## [Written instruction]
Which lines hold the word "data"? Copy each of them.

## [Stored records]
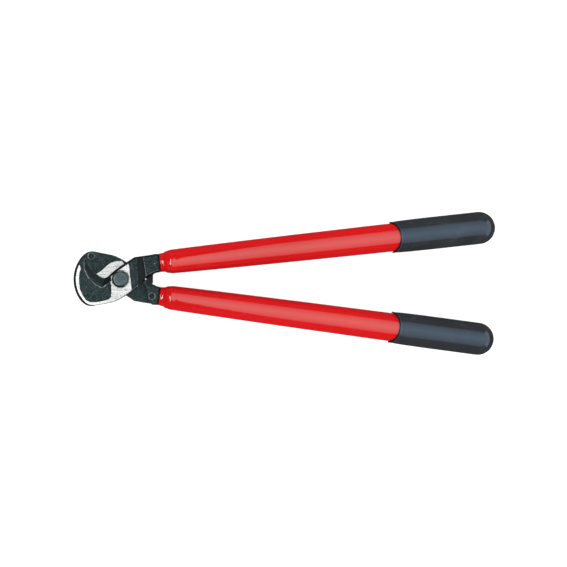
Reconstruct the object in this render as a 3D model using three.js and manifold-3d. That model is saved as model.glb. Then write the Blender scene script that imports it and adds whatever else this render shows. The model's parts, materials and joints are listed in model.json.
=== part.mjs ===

==

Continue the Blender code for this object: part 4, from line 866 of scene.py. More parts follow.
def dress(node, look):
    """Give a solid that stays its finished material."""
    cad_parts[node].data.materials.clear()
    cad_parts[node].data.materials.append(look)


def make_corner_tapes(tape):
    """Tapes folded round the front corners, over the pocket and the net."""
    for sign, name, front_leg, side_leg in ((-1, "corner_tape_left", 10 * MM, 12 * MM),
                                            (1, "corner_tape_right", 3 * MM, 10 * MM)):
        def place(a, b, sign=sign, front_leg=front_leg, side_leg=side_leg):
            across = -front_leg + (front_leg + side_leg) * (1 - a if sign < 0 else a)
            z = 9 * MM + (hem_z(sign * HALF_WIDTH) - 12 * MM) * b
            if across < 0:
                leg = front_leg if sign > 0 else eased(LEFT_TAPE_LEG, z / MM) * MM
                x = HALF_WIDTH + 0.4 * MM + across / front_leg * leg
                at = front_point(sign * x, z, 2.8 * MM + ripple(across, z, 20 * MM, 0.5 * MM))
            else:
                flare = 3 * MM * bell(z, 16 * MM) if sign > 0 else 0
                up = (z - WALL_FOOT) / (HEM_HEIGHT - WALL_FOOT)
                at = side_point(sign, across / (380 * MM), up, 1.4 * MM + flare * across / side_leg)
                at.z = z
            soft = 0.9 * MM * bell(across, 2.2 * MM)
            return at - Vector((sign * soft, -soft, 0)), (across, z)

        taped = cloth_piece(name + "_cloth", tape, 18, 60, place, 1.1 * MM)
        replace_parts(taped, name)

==

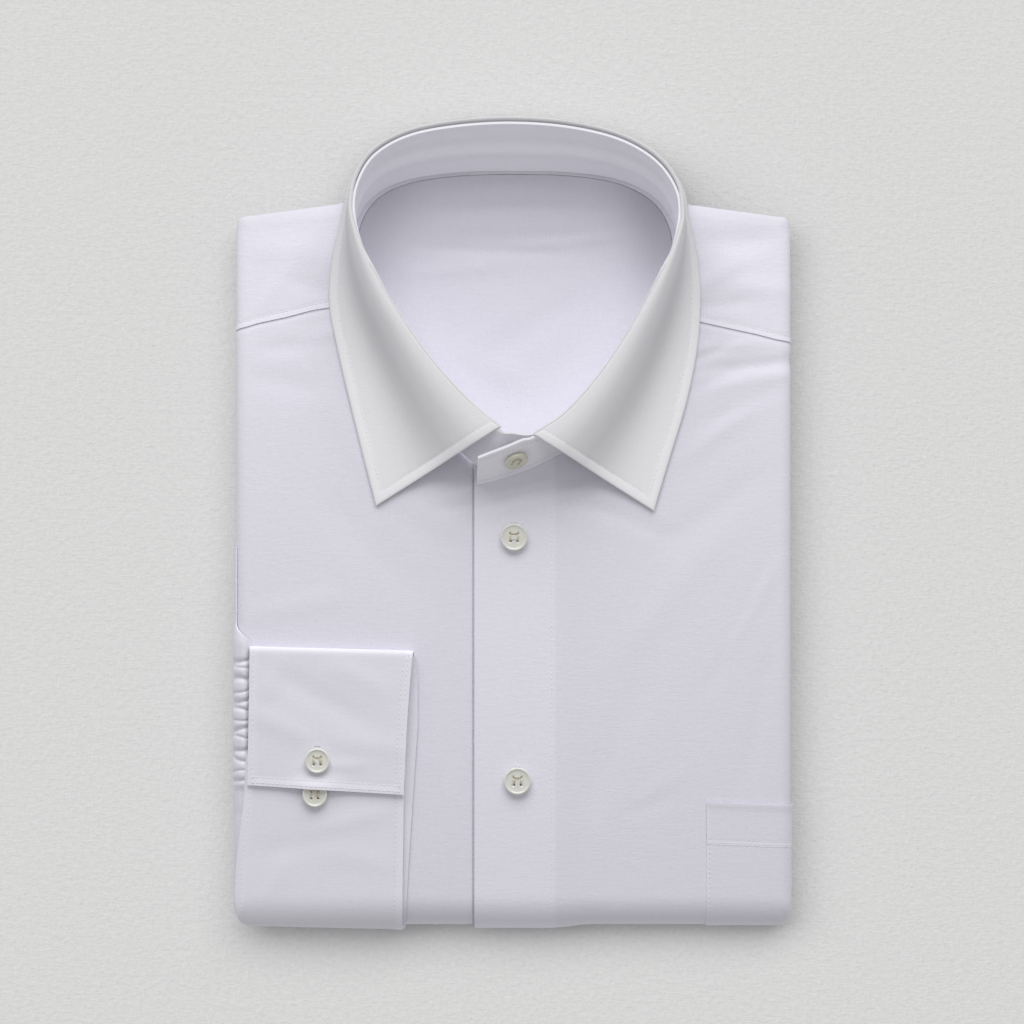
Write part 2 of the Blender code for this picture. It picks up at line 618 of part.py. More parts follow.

## [Problem solution]
    cad_parts[node].data.materials.clear()
    cad_parts[node].data.materials.append(look)